If someone really needs them they can always escape them
Two thoughts below:
On Sep 26, 2013, at 11:31 AM, Brendan Eich wrote:
Anne van Kesteren <mailto:annevk at annevk.nl> September 26, 2013 5:41 AM
What Tab meant is that within the platform only CR and CRLF are normalized to LF and no other code points. This is true for HTML as well.
This thread is to sort out the LINE and PARA seps. No one likes 'em. JSON missed them. They seem to me only useful for subtle line-numbering/source-hiding attacks. But ECMA-262 would be inconsistent to turn a blind eye toward them.

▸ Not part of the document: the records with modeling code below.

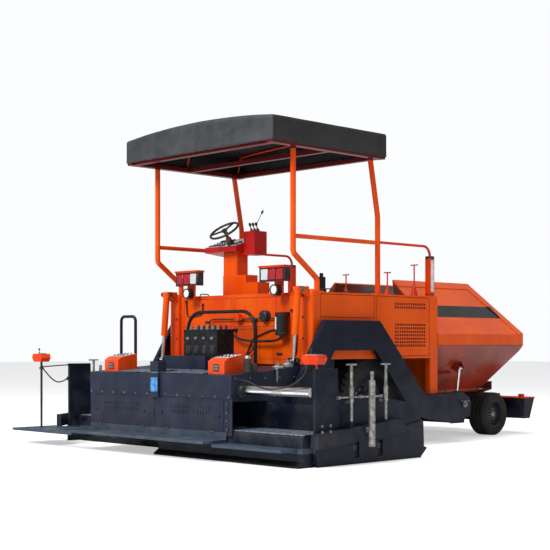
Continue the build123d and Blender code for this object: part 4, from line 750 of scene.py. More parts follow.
for s in (1, -1):
    lathe(bm, [(0.0605, -0.014), (0.0635, -0.012), (0.0635, 0.001), (0.06, 0.0035), (0.0522, 0.0035),
               (0.0522, -0.004)], (s * WORK_X, -1.69, WORK_Z), (0, -1, 0), 48)
    for k in range(9):
        rise = 0.1 * (k - 4) / 9
        reach = math.sqrt(0.0585 ** 2 - rise ** 2)
        slab(bm, (s * WORK_X - reach, -1.606, WORK_Z + rise - 0.002),
             (s * WORK_X + reach, -1.596, WORK_Z + rise + 0.002), 0)
    for x in (0.55, 0.95):
        slab(bm, (s * x - 0.011, -1.7, 1.944), (s * x + 0.011, -1.597, 2.112), 0.009)
    for x in (0.575, 0.925):
        lathe(bm, [(0.006, 0), (0.006, 0.003), (0, 0.004)], (s * x, -1.711, 2.117), (0, -1, 0), 12)
make("lamp_trims", bm, "tractor", black_plastic, (), 40)


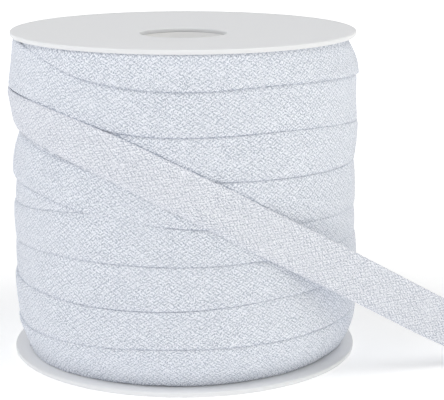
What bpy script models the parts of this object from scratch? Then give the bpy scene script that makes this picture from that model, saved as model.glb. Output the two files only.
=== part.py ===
"""Spool of flat white cotton cord: two plastic flanges on a hub tube, a full winding, and the cord's loose end.

Metres, +Z up. The origin is the centre of the bottom flange's underside, and the loose end leaves
the front of the winding (-Y) towards +X.
"""

import math

import bmesh
import bpy

MM = 0.001

# Driving dimensions
SPOOL_HEIGHT = 91.9 * MM
TOP_FLANGE_RADIUS = 48.5 * MM
BOTTOM_FLANGE_RADIUS = 49.2 * MM
FLANGE_THICKNESS = 1.3 * MM
FLANGE_EDGE_RADIUS = 0.4 * MM
DISH_DEPTH = 1.2 * MM
DISH_FLAT_RADIUS = 20.0 * MM
DISH_RIM_RADIUS = 46.0 * MM
BORE_RADIUS = 12.2 * MM
HUB_WALL = 1.8 * MM
GAP = 0.3 * MM
CORD_WIDTH = 12.0 * MM
CORD_THICKNESS = 1.0 * MM

# The winding's ends and bore, 0.3 mm off the flanges and the hub
WINDING_BOTTOM = FLANGE_THICKNESS + GAP
WINDING_TOP = SPOOL_HEIGHT - FLANGE_THICKNESS - GAP
WINDING_BORE = BORE_RADIUS + HUB_WALL + GAP
CORE_TOP = WINDING_TOP - DISH_DEPTH

ROUND_STEPS = 72
EDGE_DROP = 0.15 * MM
FULL_BAND = 3.0 * MM
BAND_ROWS = (0.0, 0.06, 0.3, 0.7, 0.94)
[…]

Would any code in the world break if ES stopped treating LINE and PARA as lexical line terminators? I know, nobody knows...
Which consistency is greater, HTML or JS standard consistency?
We presumably normalizing so that the meaning of a ES program is not sensitive to the language termination conventions of the platform used to create the source code of the program or any where along the line from creating the source code to the point it is present to the ES engine. If no known code editors or OS platforms actually use LINE or PARA as normal line terminators then it seems reasonable that the author explicitly inserted those character (and they probably are showing up as line breaks in their editor) into a template string because she really wanted a LINE or PARA character to show up.
2013/9/26 Allen Wirfs-Brock <allen at wirfs-brock.com>:
Would any code in the world break if ES stopped treating LINE and PARA as lexical line terminators? I know, nobody knows...
Great question. A simple definition of line terminator would make life harder for those of us who occasionally have to craft injection attacks to try to justify our existence.
If no known code editors or OS platforms actually use LINE or PARA as normal line terminators then it seems reasonable that the author explicitly inserted those character (and they probably are showing up as line breaks in their editor) into a template string because she really wanted a LINE or PARA character to show up.
BabblePad is one, but I don't think it's widely used.
[+norbert] Maybe the i18n people can answer whether any OS-supported input methods do it.
correction:
normal line terminators then it seems reasonable that the author explicitly inserted those character (and they probably are showing up as line breaks in their editor) into a template normal line terminators then it seems reasonable that the author explicitly inserted those character (and they probably are NOT showing up as line breaks in their editor) into a template
On Thu, Sep 26, 2013 at 11:42 AM, Anne van Kesteren <annevk at annevk.nl> wrote:
important. In particular, I don't think the idea is for string templates to hold JavaScript source code, but I've seen HTML and CSS come by.
I'm not sure what you are basing that on? We've gotten a lot of milage out of template literals with JS code:
google/traceur-compiler/blob/master/src/codegeneration/ClassTransformer.js#L201
On 09/26/2013 11:31 AM, Brendan Eich wrote:
This thread is to sort out the LINE and PARA seps. No one likes 'em. JSON missed them. They seem to me only useful for subtle line-numbering/source-hiding attacks. But ECMA-262 would be inconsistent to turn a blind eye toward them.
Which consistency is greater, HTML or JS standard consistency?
Within JS, the LINE and PARA separators are treated just like CR, LF, and CRLF. They all break source lines. They're forbidden inside normal string literals. They should be treated the same inside multiline string literals.
My general view on such things is to keep them as simple as possible. Treating LINE and PARA as line terminators in normal strings but not in multiline strings would be yet another bizarre and really obscure thing for people to learn, or get tripped by if they were never taught this.
At the last TC39 face-to-face, the committee agreed to normalize CR, LF and CRLF to LF in template strings. Since then, it's become clear that LINE_SEPARATOR and PARA_SEPARATOR were overlooked. The question to resolve is: should these also be normalized?